Object modeling scripts:
+ + + +

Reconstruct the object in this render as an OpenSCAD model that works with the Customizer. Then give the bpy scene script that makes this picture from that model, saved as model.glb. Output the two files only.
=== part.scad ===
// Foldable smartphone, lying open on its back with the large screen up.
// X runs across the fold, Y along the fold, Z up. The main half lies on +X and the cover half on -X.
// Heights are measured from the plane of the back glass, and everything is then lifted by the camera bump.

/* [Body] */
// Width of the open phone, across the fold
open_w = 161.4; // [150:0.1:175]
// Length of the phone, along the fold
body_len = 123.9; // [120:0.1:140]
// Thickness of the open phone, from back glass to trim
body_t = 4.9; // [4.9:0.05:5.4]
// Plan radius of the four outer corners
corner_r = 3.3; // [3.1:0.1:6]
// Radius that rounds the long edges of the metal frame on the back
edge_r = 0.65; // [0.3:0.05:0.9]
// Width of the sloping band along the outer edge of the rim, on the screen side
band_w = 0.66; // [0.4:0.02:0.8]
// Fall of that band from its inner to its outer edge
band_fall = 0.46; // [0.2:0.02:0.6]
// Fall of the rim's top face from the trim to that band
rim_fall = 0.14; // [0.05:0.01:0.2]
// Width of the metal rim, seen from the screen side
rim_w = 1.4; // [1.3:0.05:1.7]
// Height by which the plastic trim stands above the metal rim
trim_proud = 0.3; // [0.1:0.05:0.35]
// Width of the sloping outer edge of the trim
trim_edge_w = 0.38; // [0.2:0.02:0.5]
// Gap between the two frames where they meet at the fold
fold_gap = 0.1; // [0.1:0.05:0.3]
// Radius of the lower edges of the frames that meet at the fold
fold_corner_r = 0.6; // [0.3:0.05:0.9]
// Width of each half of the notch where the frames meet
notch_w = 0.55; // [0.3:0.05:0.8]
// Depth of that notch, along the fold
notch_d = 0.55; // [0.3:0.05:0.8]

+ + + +

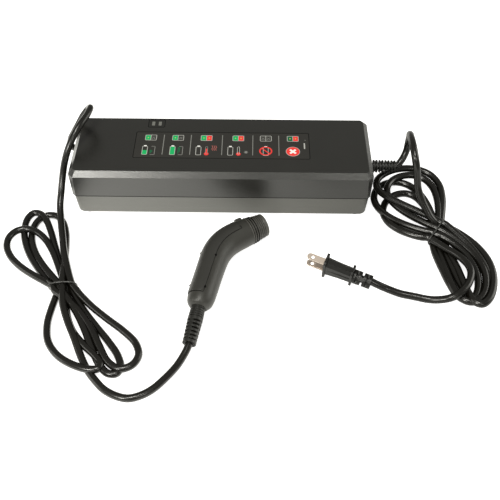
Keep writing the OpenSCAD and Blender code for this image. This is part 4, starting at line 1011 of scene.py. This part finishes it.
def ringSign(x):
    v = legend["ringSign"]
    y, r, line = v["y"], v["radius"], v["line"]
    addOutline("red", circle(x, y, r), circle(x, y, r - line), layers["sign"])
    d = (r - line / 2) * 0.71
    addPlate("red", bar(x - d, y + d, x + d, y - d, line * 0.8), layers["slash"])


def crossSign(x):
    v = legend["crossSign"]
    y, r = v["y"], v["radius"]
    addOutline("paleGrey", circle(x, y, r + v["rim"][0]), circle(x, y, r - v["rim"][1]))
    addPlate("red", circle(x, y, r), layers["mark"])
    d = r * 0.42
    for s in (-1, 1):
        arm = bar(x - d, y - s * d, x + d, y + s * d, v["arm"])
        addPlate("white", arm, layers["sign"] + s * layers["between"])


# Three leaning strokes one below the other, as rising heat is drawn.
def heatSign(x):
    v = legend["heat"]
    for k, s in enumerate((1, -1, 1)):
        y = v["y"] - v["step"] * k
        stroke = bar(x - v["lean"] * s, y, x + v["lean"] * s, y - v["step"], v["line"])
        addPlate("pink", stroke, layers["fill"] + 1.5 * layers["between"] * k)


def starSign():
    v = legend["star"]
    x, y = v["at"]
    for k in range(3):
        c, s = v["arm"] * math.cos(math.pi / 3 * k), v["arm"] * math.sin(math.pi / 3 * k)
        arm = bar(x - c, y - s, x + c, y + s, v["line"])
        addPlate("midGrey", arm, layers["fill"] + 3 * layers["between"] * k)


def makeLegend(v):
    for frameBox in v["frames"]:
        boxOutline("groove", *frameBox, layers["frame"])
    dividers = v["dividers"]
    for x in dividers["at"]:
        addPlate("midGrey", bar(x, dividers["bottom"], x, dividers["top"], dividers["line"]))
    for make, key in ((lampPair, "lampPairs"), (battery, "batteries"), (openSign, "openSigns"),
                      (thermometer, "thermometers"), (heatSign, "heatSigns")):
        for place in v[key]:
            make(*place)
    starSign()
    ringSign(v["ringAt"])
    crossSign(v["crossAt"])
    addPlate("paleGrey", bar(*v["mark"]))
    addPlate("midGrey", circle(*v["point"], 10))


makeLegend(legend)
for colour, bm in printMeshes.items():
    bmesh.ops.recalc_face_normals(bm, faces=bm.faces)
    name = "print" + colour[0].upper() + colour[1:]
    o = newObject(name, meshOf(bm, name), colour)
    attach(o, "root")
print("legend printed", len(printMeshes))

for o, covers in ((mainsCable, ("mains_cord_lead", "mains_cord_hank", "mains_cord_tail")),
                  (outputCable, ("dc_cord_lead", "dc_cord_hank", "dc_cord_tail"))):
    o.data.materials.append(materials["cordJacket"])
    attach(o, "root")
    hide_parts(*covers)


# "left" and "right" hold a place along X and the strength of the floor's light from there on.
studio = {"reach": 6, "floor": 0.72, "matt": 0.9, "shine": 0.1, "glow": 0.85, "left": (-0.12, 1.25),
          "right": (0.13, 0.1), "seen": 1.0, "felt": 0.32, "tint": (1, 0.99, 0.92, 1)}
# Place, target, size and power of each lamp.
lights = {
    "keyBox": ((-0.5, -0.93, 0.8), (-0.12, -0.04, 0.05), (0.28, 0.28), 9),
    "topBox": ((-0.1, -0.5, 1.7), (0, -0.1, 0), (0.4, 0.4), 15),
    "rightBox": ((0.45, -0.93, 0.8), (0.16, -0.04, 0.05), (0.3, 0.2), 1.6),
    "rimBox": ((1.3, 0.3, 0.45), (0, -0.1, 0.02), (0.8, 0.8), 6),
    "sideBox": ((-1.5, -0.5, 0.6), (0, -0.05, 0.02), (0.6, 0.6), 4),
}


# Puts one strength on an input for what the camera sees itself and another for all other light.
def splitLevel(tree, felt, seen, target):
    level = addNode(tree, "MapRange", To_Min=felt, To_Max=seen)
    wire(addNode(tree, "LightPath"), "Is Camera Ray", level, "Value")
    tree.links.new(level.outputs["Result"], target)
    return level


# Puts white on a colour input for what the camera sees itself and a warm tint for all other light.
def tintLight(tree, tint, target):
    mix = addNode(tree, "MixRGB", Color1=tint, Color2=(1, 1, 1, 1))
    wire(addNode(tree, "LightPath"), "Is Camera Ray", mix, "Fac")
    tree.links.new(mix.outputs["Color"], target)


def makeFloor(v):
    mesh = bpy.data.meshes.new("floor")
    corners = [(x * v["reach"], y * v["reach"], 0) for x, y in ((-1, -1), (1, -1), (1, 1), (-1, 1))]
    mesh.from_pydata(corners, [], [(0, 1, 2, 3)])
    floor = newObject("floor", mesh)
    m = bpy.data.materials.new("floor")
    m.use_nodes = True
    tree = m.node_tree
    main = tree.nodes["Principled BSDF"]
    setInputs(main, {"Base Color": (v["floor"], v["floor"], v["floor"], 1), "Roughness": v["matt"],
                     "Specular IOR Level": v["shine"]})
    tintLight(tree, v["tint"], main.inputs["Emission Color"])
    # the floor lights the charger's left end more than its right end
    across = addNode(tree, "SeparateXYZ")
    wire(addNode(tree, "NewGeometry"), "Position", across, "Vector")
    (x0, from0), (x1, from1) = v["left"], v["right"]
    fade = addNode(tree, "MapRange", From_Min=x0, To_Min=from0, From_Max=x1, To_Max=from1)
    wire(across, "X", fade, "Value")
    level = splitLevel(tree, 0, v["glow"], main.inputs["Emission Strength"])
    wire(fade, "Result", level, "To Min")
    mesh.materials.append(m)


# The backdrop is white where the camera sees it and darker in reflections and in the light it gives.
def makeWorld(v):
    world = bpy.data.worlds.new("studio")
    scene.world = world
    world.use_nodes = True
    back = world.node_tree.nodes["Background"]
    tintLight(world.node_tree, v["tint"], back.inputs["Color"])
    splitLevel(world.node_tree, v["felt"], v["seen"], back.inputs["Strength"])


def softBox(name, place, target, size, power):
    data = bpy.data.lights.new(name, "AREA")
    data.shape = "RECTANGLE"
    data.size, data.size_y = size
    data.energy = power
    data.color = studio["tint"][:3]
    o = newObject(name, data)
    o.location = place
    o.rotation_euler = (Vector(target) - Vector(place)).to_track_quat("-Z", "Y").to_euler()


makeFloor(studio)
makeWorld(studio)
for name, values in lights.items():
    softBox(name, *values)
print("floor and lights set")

+ + + +

**EXERCISE:** State how many lines of the listing include the word "that". Reply with the number alone.

**ANSWER FOR THE TASK:** 6